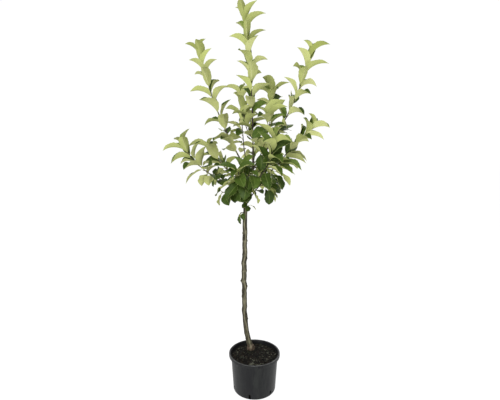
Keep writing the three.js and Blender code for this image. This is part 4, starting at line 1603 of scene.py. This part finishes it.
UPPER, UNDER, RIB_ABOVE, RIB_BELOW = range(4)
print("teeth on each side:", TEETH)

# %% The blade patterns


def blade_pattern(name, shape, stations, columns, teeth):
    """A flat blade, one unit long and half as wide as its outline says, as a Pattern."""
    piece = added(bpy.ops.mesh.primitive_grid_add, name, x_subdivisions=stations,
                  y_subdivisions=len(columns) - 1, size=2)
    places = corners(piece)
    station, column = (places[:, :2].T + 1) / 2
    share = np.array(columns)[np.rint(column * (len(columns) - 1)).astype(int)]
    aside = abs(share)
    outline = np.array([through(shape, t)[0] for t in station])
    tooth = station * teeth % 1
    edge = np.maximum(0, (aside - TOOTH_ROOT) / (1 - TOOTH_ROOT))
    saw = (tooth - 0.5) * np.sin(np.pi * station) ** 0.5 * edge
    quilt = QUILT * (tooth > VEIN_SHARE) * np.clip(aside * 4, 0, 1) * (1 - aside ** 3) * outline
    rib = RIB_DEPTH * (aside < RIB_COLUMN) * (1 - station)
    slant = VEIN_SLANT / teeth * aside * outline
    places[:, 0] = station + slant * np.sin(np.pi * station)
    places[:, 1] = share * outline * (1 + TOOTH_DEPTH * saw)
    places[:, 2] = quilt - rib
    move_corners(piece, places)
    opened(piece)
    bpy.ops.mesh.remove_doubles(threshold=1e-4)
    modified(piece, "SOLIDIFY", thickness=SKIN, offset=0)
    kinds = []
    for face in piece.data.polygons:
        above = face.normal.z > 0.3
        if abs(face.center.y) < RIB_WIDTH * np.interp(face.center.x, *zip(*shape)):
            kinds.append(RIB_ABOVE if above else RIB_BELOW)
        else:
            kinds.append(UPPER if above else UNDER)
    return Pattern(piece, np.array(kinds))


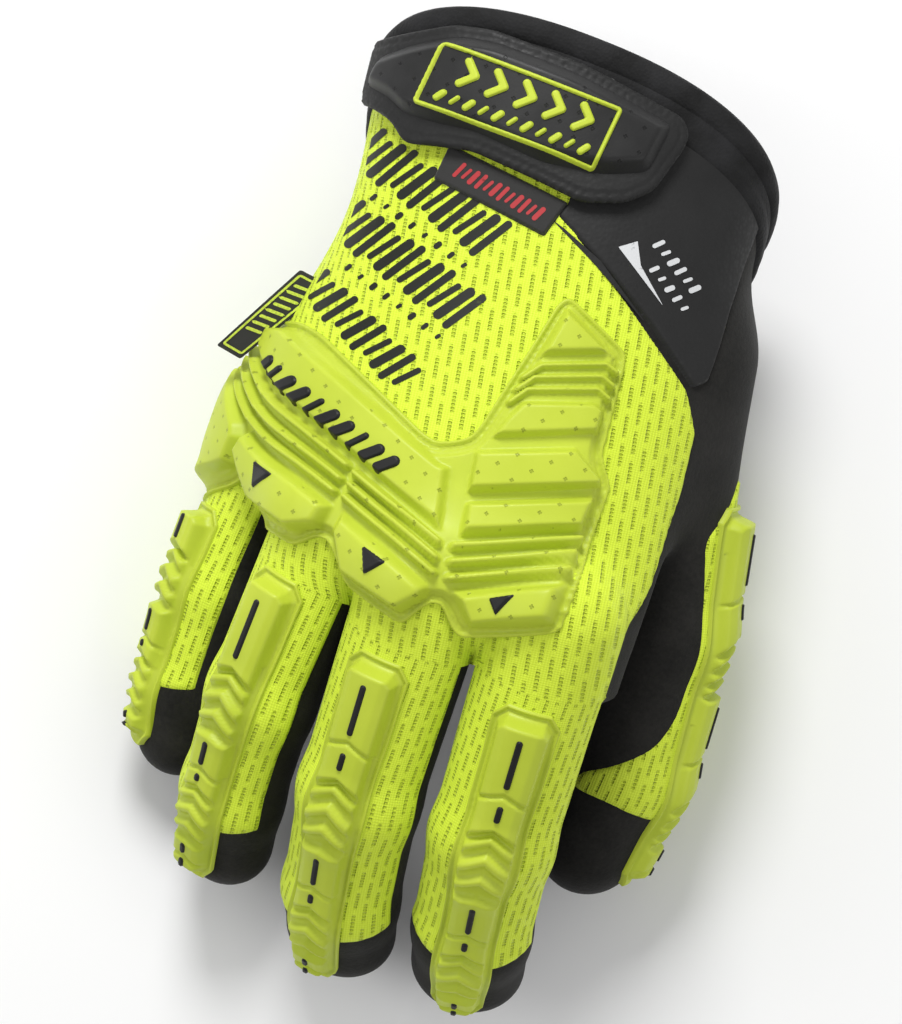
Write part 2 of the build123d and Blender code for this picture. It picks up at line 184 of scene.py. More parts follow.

* **What you need to do**
Print the listing above from its first line through the line with "# %% The blade patterns", and stop there.

* **Task answer**
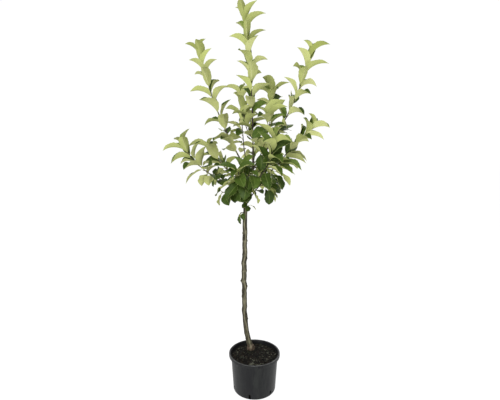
Keep writing the three.js and Blender code for this image. This is part 4, starting at line 1603 of scene.py. This part finishes it.
UPPER, UNDER, RIB_ABOVE, RIB_BELOW = range(4)
print("teeth on each side:", TEETH)

# %% The blade patterns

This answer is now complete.